Another thing that I’ll remember was a night-surf with my fiancée. Jeju had a fleet of squid boats that fished the north coast of the island, and each boat had bright exterior lights to attract the squid. They could usually be seen at night just on the horizon, lights bobbing slowly on the open ocean swell. One evening we were surfing a small beach break, and were getting ready to call it a day. It was getting dark and my shark-sense was just starting to tingle when the squid boats came chugging along. They set up a few hundred meters offshore, lighting up the beach in a gentle glow. The incoming waves shimmered as we slid quietly along their faces, grinning at each other. We both still talk about that night, and how lucky we were to share something so unique and special. It was the only time I ever saw those squid boats set up that close to shore. I always thought of them as friends afterwards, and would think of them and wish them safe returns whenever the weather would turn bad.

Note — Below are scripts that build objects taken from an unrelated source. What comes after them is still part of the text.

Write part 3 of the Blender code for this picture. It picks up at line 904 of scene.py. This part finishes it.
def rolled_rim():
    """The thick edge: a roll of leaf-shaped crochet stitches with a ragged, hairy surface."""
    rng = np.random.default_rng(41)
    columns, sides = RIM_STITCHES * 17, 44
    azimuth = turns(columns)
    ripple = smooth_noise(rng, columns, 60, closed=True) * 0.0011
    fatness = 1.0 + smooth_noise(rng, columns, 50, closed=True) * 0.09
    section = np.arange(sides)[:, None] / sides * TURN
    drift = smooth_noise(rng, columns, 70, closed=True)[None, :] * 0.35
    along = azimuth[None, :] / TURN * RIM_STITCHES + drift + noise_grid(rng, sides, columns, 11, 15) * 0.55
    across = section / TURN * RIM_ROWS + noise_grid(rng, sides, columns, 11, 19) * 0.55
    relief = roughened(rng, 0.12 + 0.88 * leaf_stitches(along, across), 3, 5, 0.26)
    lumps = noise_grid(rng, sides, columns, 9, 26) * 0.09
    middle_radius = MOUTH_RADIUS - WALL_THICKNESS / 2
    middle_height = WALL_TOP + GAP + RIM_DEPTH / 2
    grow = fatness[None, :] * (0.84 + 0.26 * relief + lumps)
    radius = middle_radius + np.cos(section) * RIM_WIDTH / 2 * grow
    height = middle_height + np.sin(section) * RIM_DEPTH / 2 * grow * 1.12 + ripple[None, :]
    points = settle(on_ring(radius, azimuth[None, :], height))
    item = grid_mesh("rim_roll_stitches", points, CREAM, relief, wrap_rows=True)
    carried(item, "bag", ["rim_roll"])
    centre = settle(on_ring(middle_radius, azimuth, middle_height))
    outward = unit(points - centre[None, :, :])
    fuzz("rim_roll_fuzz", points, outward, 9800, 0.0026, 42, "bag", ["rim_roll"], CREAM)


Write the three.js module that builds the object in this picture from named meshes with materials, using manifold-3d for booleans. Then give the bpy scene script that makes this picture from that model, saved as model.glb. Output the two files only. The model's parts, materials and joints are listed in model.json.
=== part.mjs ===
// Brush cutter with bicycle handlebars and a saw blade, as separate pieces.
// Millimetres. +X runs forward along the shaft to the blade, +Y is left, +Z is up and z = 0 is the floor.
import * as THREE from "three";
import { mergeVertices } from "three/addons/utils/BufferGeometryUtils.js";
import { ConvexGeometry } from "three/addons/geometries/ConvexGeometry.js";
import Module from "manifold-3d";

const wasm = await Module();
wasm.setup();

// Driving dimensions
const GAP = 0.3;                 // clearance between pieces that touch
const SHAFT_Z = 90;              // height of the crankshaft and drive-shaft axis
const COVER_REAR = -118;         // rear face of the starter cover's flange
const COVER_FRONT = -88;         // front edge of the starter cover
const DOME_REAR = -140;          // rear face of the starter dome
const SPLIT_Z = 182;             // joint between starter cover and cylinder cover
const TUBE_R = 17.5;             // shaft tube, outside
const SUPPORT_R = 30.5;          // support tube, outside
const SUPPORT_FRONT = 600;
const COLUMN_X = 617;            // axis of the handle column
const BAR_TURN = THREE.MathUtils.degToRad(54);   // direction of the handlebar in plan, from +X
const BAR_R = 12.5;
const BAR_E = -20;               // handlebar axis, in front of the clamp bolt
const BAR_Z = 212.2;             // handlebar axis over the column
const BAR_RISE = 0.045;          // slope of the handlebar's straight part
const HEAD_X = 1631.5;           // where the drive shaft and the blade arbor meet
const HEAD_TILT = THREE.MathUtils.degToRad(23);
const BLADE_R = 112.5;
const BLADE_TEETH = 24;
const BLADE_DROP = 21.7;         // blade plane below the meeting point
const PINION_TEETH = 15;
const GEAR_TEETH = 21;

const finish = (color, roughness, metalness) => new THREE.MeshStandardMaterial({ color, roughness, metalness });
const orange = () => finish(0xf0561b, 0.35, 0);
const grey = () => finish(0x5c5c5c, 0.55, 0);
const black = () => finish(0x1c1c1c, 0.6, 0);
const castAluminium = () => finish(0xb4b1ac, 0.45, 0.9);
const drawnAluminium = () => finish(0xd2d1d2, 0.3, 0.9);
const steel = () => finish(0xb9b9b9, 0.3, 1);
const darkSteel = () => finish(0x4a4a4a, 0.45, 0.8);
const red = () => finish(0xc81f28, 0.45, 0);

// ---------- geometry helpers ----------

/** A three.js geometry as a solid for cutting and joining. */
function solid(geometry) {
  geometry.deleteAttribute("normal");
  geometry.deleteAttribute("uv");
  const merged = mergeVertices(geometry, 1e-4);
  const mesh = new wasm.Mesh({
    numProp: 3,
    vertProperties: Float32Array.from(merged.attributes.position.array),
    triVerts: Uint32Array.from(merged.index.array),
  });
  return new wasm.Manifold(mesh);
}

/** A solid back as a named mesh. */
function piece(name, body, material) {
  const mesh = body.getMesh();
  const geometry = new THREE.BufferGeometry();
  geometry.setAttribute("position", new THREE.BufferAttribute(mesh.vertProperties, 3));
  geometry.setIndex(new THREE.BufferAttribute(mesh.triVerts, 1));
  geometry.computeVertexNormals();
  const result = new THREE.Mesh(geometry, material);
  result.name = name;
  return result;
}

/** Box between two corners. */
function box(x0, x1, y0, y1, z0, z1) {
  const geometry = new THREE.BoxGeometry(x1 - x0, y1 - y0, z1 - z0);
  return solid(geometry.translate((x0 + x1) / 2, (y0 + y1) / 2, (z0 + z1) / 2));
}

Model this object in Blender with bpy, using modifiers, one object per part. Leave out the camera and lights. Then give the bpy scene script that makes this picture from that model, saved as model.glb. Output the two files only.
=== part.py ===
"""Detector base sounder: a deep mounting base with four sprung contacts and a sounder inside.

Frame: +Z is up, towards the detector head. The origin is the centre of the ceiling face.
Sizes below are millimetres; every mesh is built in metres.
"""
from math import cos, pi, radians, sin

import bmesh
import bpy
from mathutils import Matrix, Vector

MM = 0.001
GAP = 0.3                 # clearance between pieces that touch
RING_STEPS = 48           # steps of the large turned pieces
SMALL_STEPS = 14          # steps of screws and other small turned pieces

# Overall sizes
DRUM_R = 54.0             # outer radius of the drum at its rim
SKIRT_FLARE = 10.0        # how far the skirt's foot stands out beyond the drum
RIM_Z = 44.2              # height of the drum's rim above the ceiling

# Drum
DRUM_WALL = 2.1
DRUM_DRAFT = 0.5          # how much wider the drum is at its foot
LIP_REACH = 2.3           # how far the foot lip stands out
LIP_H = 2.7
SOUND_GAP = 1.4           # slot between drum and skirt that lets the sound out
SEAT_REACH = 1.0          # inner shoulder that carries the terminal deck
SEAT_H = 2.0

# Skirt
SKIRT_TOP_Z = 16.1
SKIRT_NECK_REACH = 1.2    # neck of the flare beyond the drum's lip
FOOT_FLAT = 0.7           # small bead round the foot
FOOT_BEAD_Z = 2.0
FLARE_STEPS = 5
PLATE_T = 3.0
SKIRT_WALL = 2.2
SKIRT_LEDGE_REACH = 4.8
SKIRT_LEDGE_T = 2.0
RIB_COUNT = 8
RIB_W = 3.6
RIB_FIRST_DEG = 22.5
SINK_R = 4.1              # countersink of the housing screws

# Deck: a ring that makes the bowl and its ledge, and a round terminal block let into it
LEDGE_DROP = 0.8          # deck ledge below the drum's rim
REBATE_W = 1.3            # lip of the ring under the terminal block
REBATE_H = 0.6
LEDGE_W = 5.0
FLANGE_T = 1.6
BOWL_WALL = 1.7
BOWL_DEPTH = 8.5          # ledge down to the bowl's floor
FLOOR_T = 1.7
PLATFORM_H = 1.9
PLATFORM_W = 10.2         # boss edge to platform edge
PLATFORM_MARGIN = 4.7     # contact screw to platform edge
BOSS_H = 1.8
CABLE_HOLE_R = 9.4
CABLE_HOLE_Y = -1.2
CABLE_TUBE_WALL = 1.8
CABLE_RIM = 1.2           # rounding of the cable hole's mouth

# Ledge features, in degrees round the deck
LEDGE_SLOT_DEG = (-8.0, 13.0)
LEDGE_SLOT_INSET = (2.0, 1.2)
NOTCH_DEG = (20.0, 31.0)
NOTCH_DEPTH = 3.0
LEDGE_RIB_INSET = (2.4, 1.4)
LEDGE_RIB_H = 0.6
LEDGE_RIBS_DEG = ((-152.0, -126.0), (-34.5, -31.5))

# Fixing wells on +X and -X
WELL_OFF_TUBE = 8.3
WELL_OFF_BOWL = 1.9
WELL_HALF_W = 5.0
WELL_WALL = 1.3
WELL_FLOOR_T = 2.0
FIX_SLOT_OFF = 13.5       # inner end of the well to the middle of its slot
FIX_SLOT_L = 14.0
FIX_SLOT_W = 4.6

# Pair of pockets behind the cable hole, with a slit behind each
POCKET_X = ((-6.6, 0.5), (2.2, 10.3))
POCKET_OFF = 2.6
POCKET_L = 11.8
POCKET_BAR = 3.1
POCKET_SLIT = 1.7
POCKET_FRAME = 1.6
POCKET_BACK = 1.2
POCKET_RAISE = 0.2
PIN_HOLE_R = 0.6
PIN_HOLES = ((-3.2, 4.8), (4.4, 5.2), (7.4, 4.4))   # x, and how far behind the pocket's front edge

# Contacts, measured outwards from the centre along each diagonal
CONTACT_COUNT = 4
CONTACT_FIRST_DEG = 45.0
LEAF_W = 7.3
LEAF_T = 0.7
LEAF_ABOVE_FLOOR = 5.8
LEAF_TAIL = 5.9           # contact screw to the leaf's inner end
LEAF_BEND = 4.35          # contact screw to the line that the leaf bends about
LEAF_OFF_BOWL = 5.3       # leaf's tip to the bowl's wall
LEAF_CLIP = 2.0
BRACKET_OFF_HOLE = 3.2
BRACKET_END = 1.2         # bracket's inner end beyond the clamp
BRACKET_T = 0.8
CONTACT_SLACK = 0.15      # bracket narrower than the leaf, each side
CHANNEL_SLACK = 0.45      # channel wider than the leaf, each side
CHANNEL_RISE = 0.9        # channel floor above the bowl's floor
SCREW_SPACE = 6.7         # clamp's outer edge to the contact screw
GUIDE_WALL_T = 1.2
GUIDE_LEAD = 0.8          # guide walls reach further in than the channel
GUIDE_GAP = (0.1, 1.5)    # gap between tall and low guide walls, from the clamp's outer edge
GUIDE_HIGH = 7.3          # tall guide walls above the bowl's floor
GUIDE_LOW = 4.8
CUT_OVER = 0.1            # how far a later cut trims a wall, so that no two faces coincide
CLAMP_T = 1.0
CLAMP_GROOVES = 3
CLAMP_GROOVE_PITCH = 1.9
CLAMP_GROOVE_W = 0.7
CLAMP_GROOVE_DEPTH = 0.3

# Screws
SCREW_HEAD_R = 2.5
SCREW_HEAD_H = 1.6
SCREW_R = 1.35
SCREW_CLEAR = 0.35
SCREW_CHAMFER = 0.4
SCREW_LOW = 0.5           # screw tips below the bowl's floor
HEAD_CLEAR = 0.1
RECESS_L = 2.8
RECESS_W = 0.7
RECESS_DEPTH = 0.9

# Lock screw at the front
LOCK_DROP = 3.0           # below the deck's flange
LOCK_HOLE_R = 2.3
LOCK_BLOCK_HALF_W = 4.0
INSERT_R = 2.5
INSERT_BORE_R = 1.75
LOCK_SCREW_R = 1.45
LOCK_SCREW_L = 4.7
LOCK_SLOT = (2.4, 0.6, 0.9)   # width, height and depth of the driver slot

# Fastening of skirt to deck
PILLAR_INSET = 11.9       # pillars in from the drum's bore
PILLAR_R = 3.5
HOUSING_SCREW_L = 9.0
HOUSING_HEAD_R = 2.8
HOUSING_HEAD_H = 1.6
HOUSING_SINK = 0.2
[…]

When we finally left the island, we reluctantly sold off the collection of boards that we had amassed. The trip home was too long and we already had luggage, guitars, and a dog to carry, so we grudgingly let them go, making sure that each buyer promised to give them a loving home and plenty of exercise. I still think about those boards, and those boats, and all of those finicky island breaks. That island was an amazing place to live. It’s where I met the love of my life, and where we made so many memories and lifelong friends. It wasn’t the best surf spot in the world by a longshot, but it was the place where I fell in love with the sport, and it will always be a part of me. So if you ever find yourself in Jeju-do, and you happen to see a Hot Buttered board with a triple stringer lying on the beach, give it a pat and a message from me. Tell it I said, “Hello, old friend! Thanks for the good times. Be safe, be sound, and happy surfing.”